The problem as I see it is the thinking is that anyone who gets into trouble with debt through banks, private loan companies etc, should go to their Citizens Advice Bureau who will offer them what is considered a free service. I think this is simply wrong.
Those responsible to a greater or lesser extent for an unmanageable debt, on the one hand are the lenders and on the other hand the debtor. As such they should have to pay for clearing up the mess, not in these stricken times, the hard pressed tax payer. Surely it is not beyond the remit of the FSA to regulate debt management companies, whereby their charges are made transparent and those of us in the financial services industry can refer cases that come across our desks to them, in the knowledge that everyone is singing off the same hymn sheet.
Buy and Rent Back Schemes
Such schemes have been taken under the wing of the FSA. I have got say that where this simply was a problem and needed regulation, the standard of regulation seems to be so onerous that no one is now prepared to offer this product.
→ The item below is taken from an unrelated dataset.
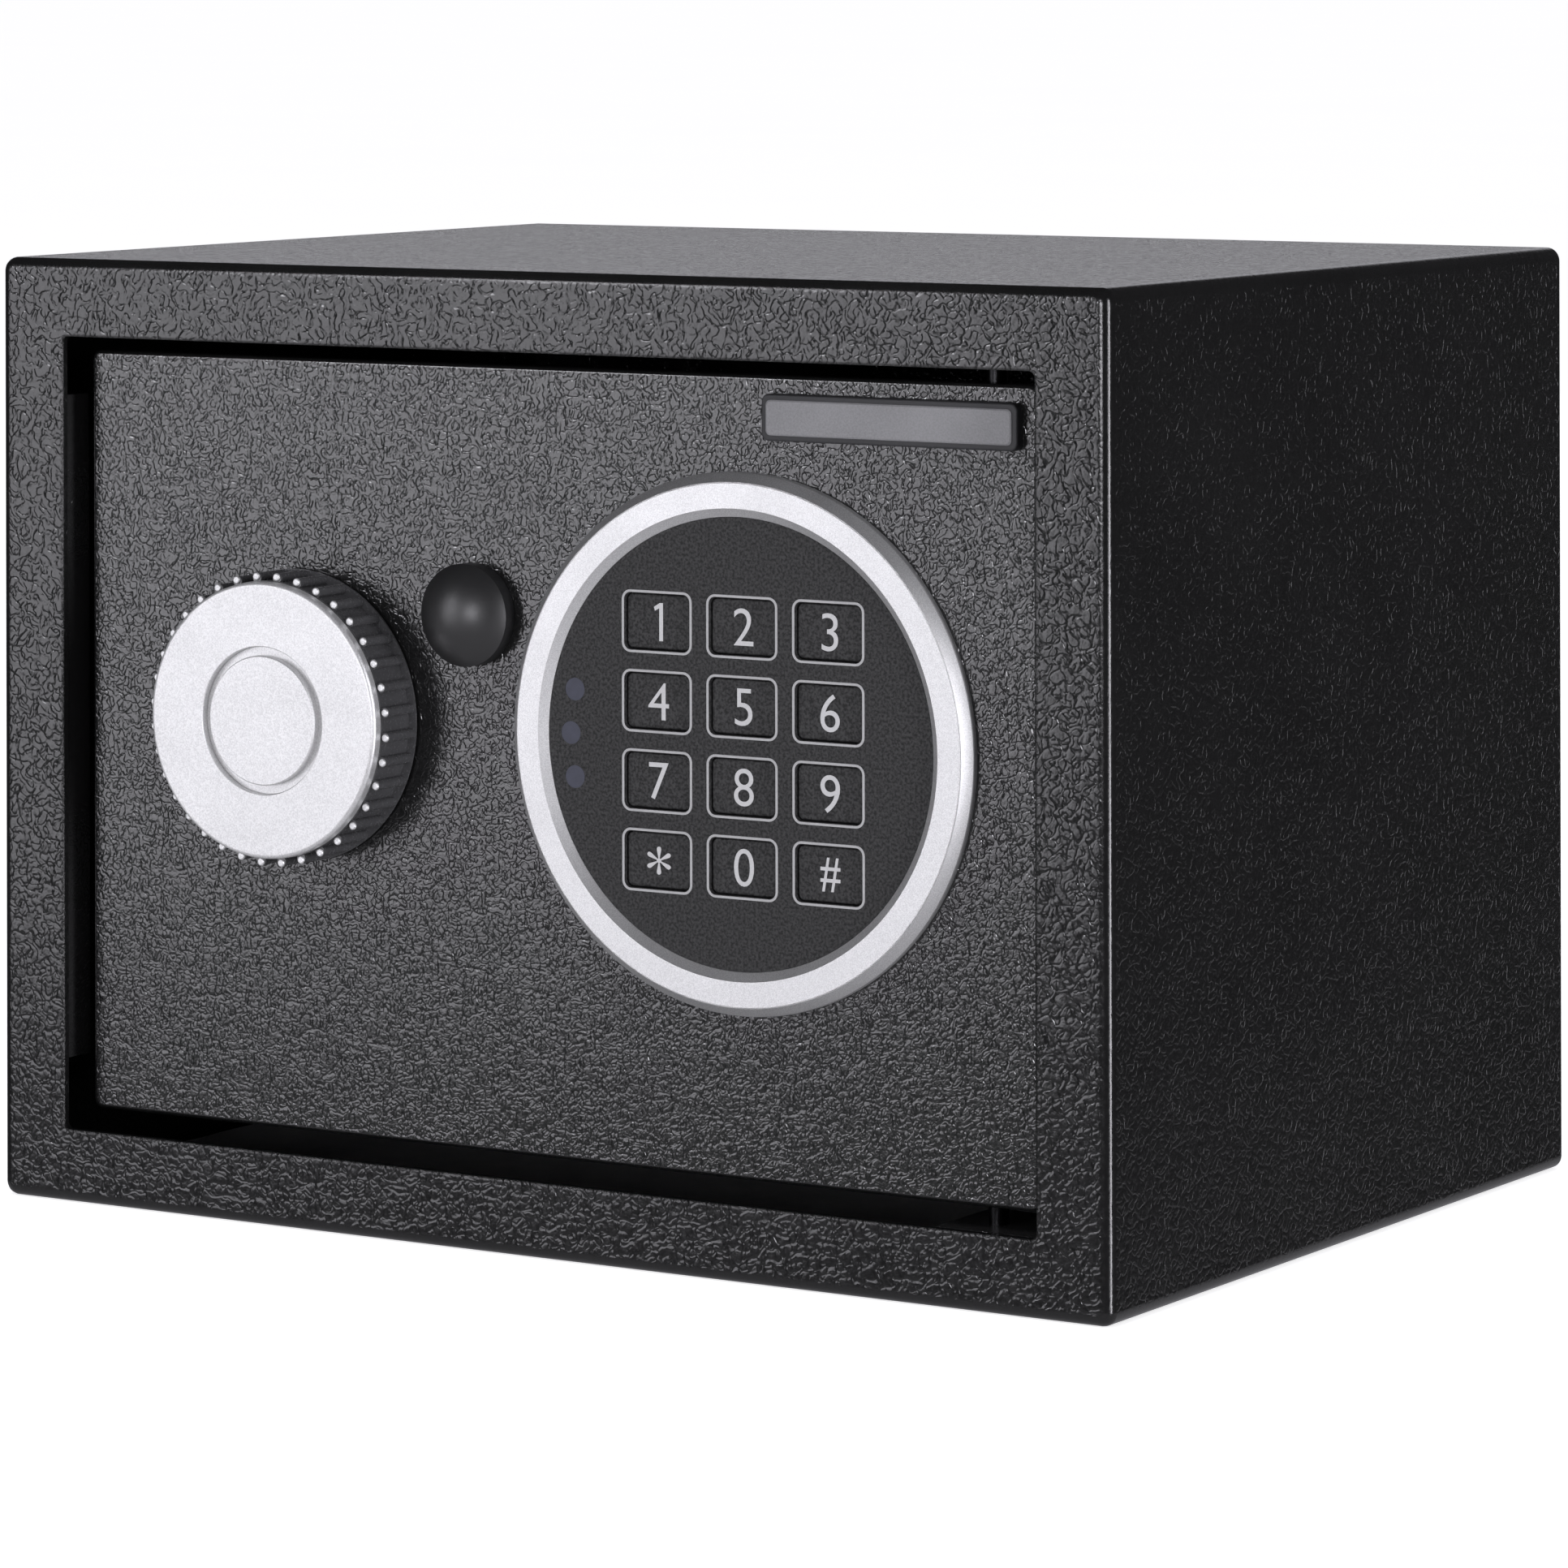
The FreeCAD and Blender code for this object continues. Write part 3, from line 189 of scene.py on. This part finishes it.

There is no doubt that a well constructed Buy and Rent Back contract has a lot of advantages for both the landlord and the tenant. There are quite a few cases whereby this type of arrangement could stop repossession if properly carried out. Unfortunately here in Northern Ireland the regulations are so onerous that no company at this time has been able to register.
When I speak to the companies who were initially considering setting up, their attitude was that the regulation was so onerous, that they have simply walked away from it.
Surely a case of over regulation killing off what was probably a good idea.